4. Dues - The Board of Trustees shall set the level of annual dues for members.
5. Classes of Members - The Board of Trustees may from time to time establish such classes of members as it sees fit.
6. Voting by Members - Each individual member who is in good standing, with dues paid as of the record date, shall have one (1) vote. In the event that classes of members exist who may be comprised of more than one person, members of such classes shall not have more votes than the next lowest whole number determined by dividing the dues paid by such members by the dues paid by individual members. Classes of members, if any, who pay dues which are discounted from the dues of standard individual members shall not have a vote.
1. Fiscal Year - The fiscal year of the Corporation shall be the calendar year.
2. Members - The Trustees shall be members of the Corporation.
3. Seal - The Corporation shall have no seal. All documents of the Corporation shall be valid without affixing a corporate seal.

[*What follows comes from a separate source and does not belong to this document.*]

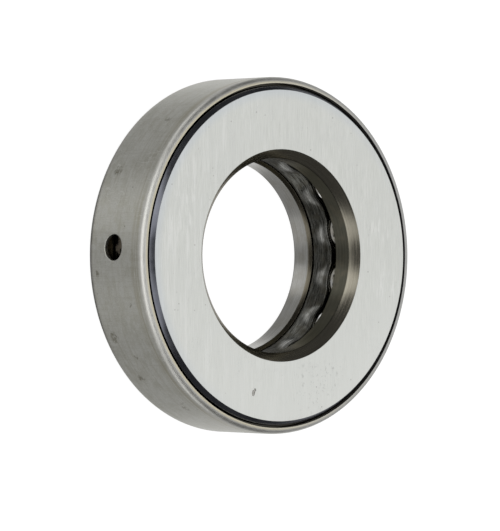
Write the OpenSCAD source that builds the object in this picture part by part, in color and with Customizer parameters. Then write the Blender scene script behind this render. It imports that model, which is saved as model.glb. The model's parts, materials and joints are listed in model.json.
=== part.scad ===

4. Books of Account - The Corporation shall maintain books of account in accordance with sound business practices and such books shall be kept in good order. The Corporation shall issue a report on the financial condition, cash flows, revenues and expenditures to the membership at each annual meeting.
5. Amendment - These Bylaws may from time to time be amended, repealed or superseded at any annual or special meeting of the Trustees by the affirmative votes of greater than fifty percent (50%) of the Trustees.
6. Conduct of Meetings - At all meetings of any nature of the Corporation, the procedure shall be that prescribed by Robert's Rules of Order.